9 Responses to “Of Design and Destiny”

  1. Your point is a good one. The last part of the 20th Centruy departed from the ‘elegant utility’ of Midcentury modern and saw a hard shift toward ‘utility.’ Or maybe even austere utility.

    Whatever you want to call it, it was a shift for the worse. There has been a blow-back of sorts. Architecture has swung back toward the aesthetically pleasing side of the spectrum (although how pleasing it is is certainly debatable).

    What you’re talking about here, though–beauty for the sake for the sake of beauty–or even ‘iconic beauty–is still vanishingly rare.

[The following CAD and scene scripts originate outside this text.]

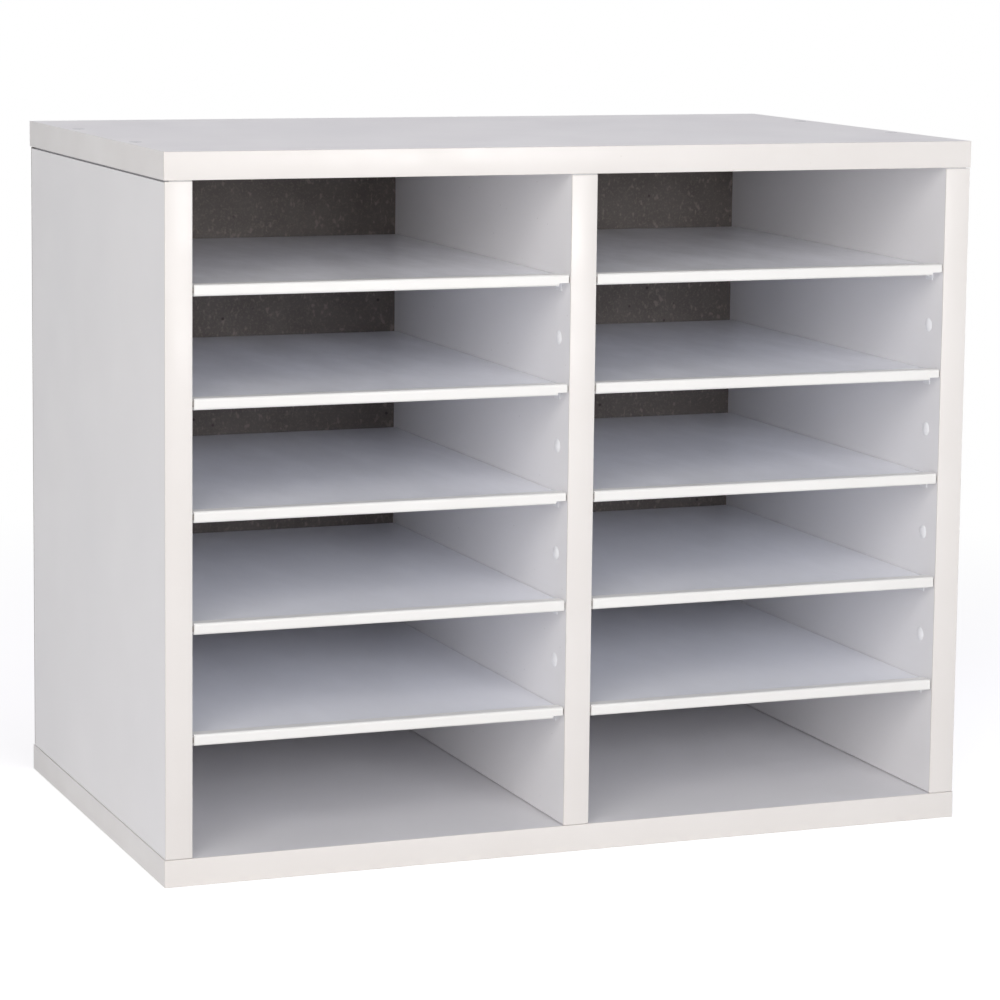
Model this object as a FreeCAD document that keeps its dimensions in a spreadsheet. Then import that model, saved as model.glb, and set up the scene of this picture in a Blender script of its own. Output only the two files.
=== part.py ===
import FreeCAD, Part
import os
import Sketcher

# Pigeonhole mail sorter: a box of laminated board with a center divider, five thin shelves in each
# of its two columns and a hardboard back. The shelves rest on pins in rows of holes and slide out
# of the front, so each column has six slots.
#
# Shared frame: +X to the right, +Y to the back, +Z up. The origin is under the middle of the
# cabinet, on the surface that it stands on. The open front faces -Y. All sizes are in millimetres.

COLUMNS = {"left": -1, "right": 1}
# Shelves whose trim is cut back at its lower right end, counted from 1 at the bottom.
NOTCHED_TRIMS = {"left": (1, 3, 4, 5), "right": (4, 5)}
HOLES_PER_SHELF = 2
ROWS = 2
UPRIGHTS = 3
SIDE_NAMES = {-1: "left", 1: "right"}
COUNTERSINK_ANGLE = 90
TOLERANCE = 0.001

SIZES = {
    # Cabinet. The top and bottom panels run over the ends of the uprights. Its height comes from
    # the shelves: from the floor to the first hole, up the holes, and from the top shelf to the top.
    "cabinet_width": 505.0,
    "cabinet_depth": 305.0,
    "panel_thickness": 16.0,
    "side_inset": 0.5,
    "edging_thickness": 1.0,
    # Joint lines: rebates along the ends of the uprights, and how far short their edging stops.
    "joint_depth": 2.5,
    "top_joint_height": 1.1,
    "bottom_joint_height": 0.5,
    "inner_joint_height": 0.7,
    "edging_top_gap": 0.6,
    "edging_bottom_gap": 0.3,
    # Hardboard back, on the rear edges of the uprights.
    "back_thickness": 3.0,
    "back_edge_gap": 0.5,
    # Rows of blind holes for the shelf pins. The front row also has a spare hole half way between
    # the shelves. Facing holes in the divider leave hole_web between them.
    "shelf_count": 5,
    "hole_pitch": 32.0,
    "first_hole_height": 65.0,
    "top_slot_height": 63.2,
    "front_hole_setback": 17.5,
    "rear_hole_setback": 54.5,
    "hole_web": 1.0,
    # Gap all round what sits in a hole, and from its end to the end of the hole.
    "fit_clearance": 0.05,
    "hole_end_gap": 0.5,
    # Shelf board, which nearly fills its column, and the shorter channel trim on its front edge.
    "shelf_thickness": 3.2,
    "shelf_end_gap": 0.25,
    "shelf_rear_gap": 6.0,
    "shelf_front_setback": 0.5,
    "trim_end_gap": 1.15,
    "trim_depth": 8.0,
    "trim_web": 1.6,
    "trim_leg": 1.7,
    "trim_rounding": 1.4,
    "trim_notch_length": 6.0,
    # Shelf pin: a peg, a plate against the wall, a flat seat on top and a rib under the seat.
    "pin_diameter": 5.0,
    "pin_plate_width": 8.0,
    "pin_plate_thickness": 0.8,
    "pin_plate_drop": 4.2,
    "pin_seat_rise": 1.8,
    "pin_seat_thickness": 1.6,
    "pin_seat_length": 9.0,
    "pin_seat_width": 7.0,
    "pin_rib_thickness": 2.0,
    "pin_rib_length": 7.0,
    "pin_rib_drop": 2.6,
    # Cap in each spare hole: a stem and a low head that narrows from its rim to its crown.
    "cap_diameter": 8.2,
    "cap_crown_diameter": 5.6,
    "cap_rim": 0.4,
    "cap_crown": 0.8,
    # Countersunk connector screws through the top and bottom panels into the uprights.
    "screw_diameter": 5.0,
    "screw_length": 50.0,
    "screw_tip": 2.0,
    "screw_head_diameter": 7.2,
    "screw_sink": 0.3,
    "screw_socket_width": 3.5,
    "screw_socket_depth": 2.2,
    "front_screw_setback": 88.5,
    "rear_screw_setback": 85.5,
    # Wooden dowels between the same panels. The panel's outer face covers them by dowel_cover.
    "dowel_diameter": 8.0,
    "dowel_length": 30.0,
    "dowel_cover": 5.5,
    "dowel_chamfer": 1.0,
    "front_dowel_setback": 40.0,
    "rear_dowel_setback": 32.0,
    # Nails through the back into the rear edges of the uprights.
    "nails_per_upright": 5,
    "nail_diameter": 1.6,
    "nail_length": 20.0,
    "nail_point": 1.6,
    "nail_head_diameter": 3.6,
    "nail_head_thickness": 0.6,
    "nail_end_setback": 25.0,
}

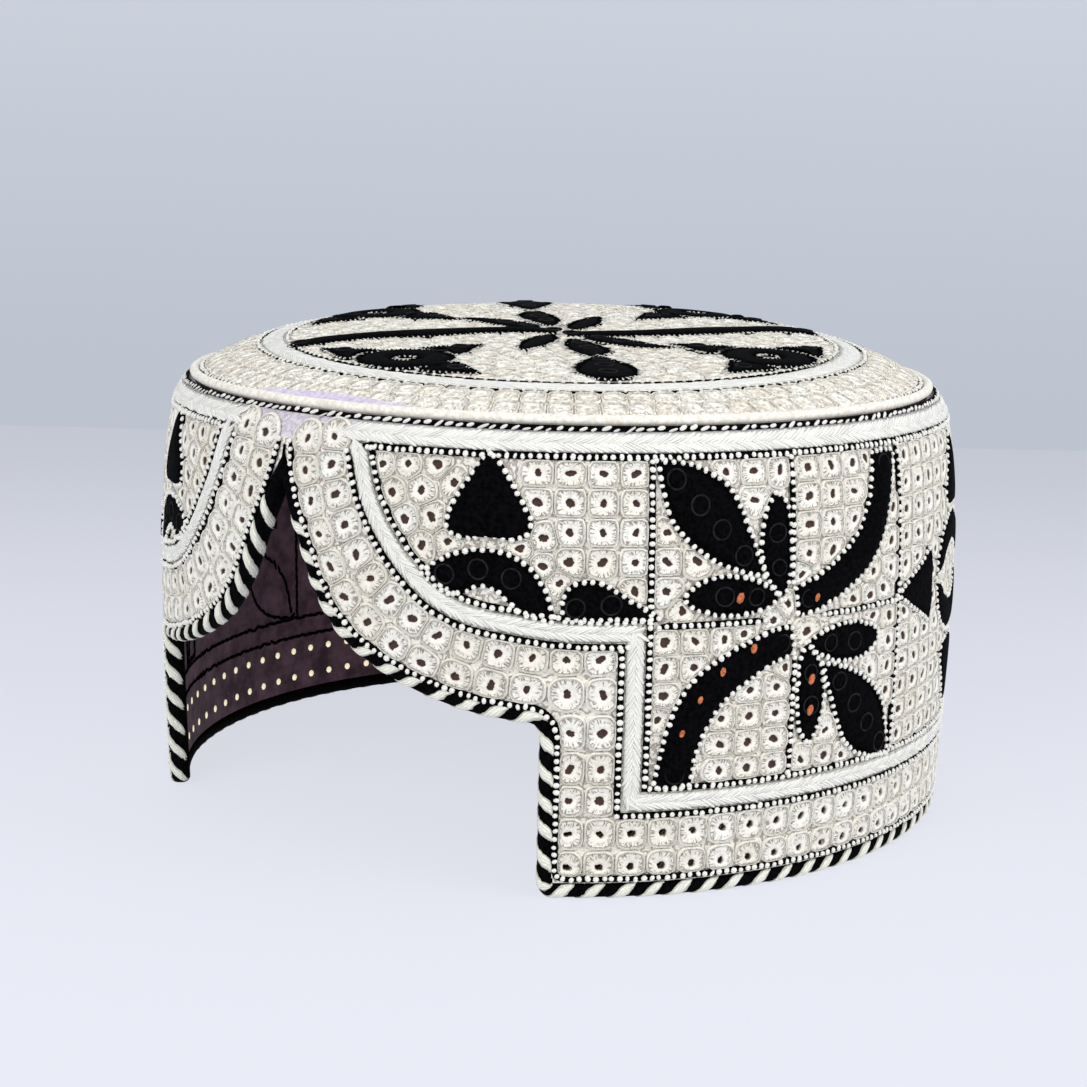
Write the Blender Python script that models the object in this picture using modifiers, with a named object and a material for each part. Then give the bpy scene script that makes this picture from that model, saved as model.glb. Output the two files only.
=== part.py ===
# Embroidered sindhi cap: a stiff round cap with an arched notch in the front,
# standing on its rim. Front of the cap towards -Y, +Z up, rim on z = 0.
# Lengths are in metres, and turns round the cap in degrees from the front.

import math

import bmesh
import bpy
from mathutils import Vector

for old in list(bpy.data.objects):
    bpy.data.objects.remove(old, do_unlink=True)

# The cloth, from outside in
WALL_THICKNESS = 0.0020
LINING_THICKNESS = 0.0010
GAP = 0.0003
TRIM_LIFT = 0.00035
BRAID_THICKNESS = 0.0009
LEAF_THICKNESS = 0.0008

# Outer face of the side wall: height above the rim, radius
WALL_OUTLINE = (
    (0.0000, 0.0900),
    (0.0190, 0.0908),
    (0.0420, 0.0913),
    (0.0620, 0.0911),
    (0.0800, 0.0901),
    (0.0903, 0.0882),
    (0.0939, 0.0864),
)
WALL_BOTTOM = 0.0033
LINING_TOP = 0.0925
METRES_PER_DEGREE = math.radians(0.0905)

# Crown: a stiff quilted disc that drops at its edge and leans up to the back
CROWN_EDGE_RADIUS = 0.0831
CROWN_BASE = 0.0944
CROWN_RISE = 0.0103
CROWN_FULL_RADIUS = 0.0856
CROWN_SQUARENESS = 6.4
CROWN_LEAN = 0.0049
CROWN_LEAN_FADE = 5
CROWN_TURN = math.radians(38.5)
PIPING_RING_RADIUS = 0.0845
PIPING_HEIGHT = 0.0955
PIPING_RADIUS = 0.0011
CROWN_BRAID = (0.0642, 0.0690)
CROWN_LINING_RADIUS = 0.0805
CROWN_LINING_GAP = 0.0009

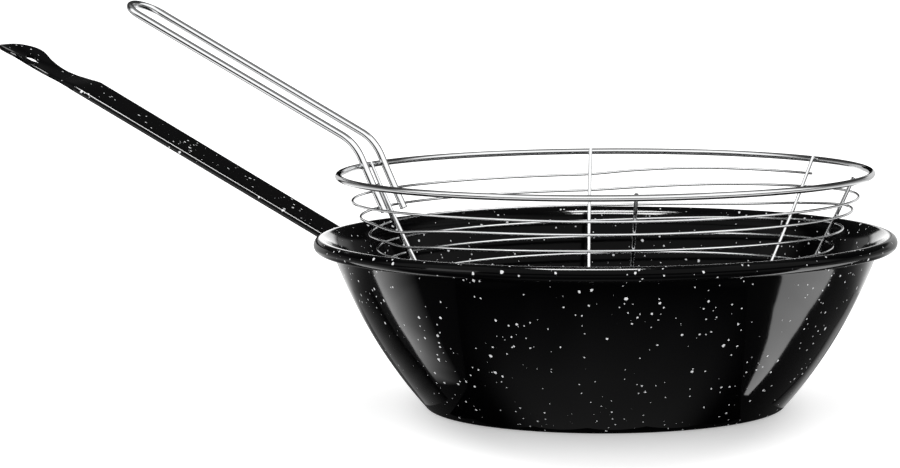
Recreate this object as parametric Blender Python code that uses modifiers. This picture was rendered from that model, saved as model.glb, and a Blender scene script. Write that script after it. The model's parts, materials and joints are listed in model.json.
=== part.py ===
"""Deep fry pot with a lift-out wire basket.

A flared pot of enamelled sheet steel with a rolled rim and a long pressed
handle holds a frying basket of bright wire. Metres, Z up. The pot stands on
Z = 0 with its axis on the Z axis, and both handles point along -X.
"""
import math

import bmesh
import bpy
from mathutils import Vector

MM = 0.001

# Clearance left between pieces that touch
FIT_GAP = 0.3 * MM
# How far a cutter runs past what it cuts
CUT_OVERRUN = 4.0 * MM

# Pot shell, sizes over the enamel
RIM_DIAMETER = 290.0 * MM
POT_HEIGHT = 86.0 * MM
SHELL_THICKNESS = 1.4 * MM
BASE_FLAT_DIAMETER = 175.0 * MM
BASE_CORNER_RADIUS = 3.4 * MM
BASE_CORNER_ANGLE = math.radians(-36.0)
WALL_BULGE = 4.0 * MM
BEAD_RADIUS = 3.5 * MM
RIM_FLARE_RADIUS = 16.0 * MM
BEAD_ENTRY_ANGLE = math.radians(125.0)
BEAD_END_ANGLE = math.radians(-158.0)
WALL_TOP_ANGLE = math.radians(70.0)
SHELL_STEPS = 64
BEAD_STEPS = 12
FLARE_STEPS = 3
CORNER_STEPS = 4
WALL_STEPS = 7

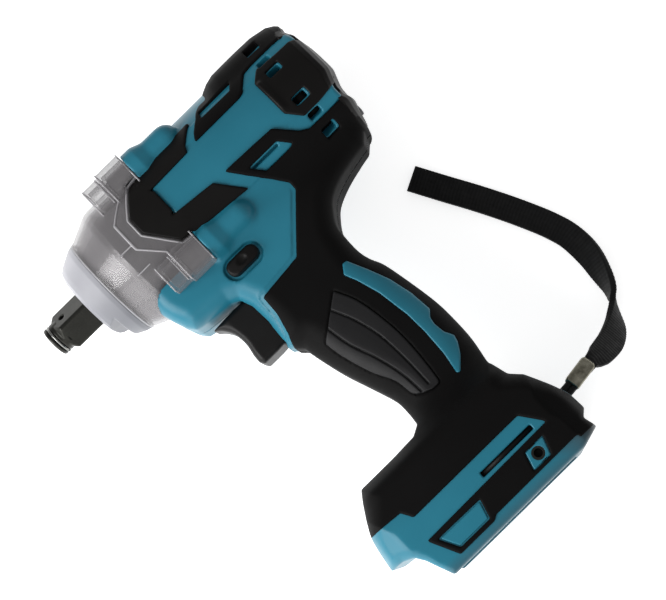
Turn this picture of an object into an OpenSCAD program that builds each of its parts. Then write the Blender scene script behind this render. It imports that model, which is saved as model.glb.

    Maybe it still exists in fashion? Home Decor? If you find it, let us know.

  2. Mark says:

    This is why, when walking the High Street of my city, I always look up. At eye level there are the shop fronts, indentikit glass-fronted global brands. On the first or second floors there are the facades of the buildings built many years ago. The designs are astonishing and detailed. One says “Electric Theatre” and was an early cinema. Another has a coloured glass mural. There is so much up there which is extravagant and exotic, simply there because it looks pleasing, in stark contrast to that below which is simply there to sell and advertise.
    When asked why he thought America was such a violent society, Oscar Wilde replied it was “because you have such ugly wallpaper”. He understood that an ugly environment breeds ugly ideas and ugly souls.

  3. Frugal Surfer says:

    Thanks Robert for a great little piece. It’s caught me in an already cracking mood, drinking my favourite wine while waiting for the slow-cooked lamb to be ready, listening to Neil Young, back from drinking a local pint at the local, with no Monday-morning alarm set.
    Unlike you I’m a country man and get my aesthetics every day walking and biking an old railway line through the woods between villages. It also serves as my (the squeamish should look away now) commute to work. Happily my three days a week is about to turn to zero and the future is looking rosy. Round here anyway it does seem to be the earlier days of a beautiful world. And this weekend I had decent conversations with the village butcher, greengrocer, librarian (they have Escape Everything) and publican. Life is indeed happy, quiet and peaceful.
    Have fun.
    Frugal Surfer

  4. This is the nicest comment in the world! Very encouraging. Cheers to you, Frugal.

  5. Good point about looking up. I just wish it didn’t feel like archaeology though and that things below the second floor could be made beautiful too. I very much agree with your sentiment though. There’s a book called Look Up Glasgow about the city I live in, completely dedicated to rooftop masonry and the likes.

  6. Hi Joe. I like your blog! As to home decor, I’m furnishing a home now for the first time as it happens. Must confess that everything I’m buying is either vintage or, where new, designed to evoke the mid-century. Beauty’s there but it all seems to look back instead of forward. Of course, this may not objectively be the case.

  7. Hey again Mark. Looks like the same chap also did a London version of said book.

  8. Mark says:

    Thanks Robert. Sorry, meant to acknowledge this a while ago. I will definitely check these books out.

  9. They’re mostly photographs and there’s probably better photography out there but the idea is neat.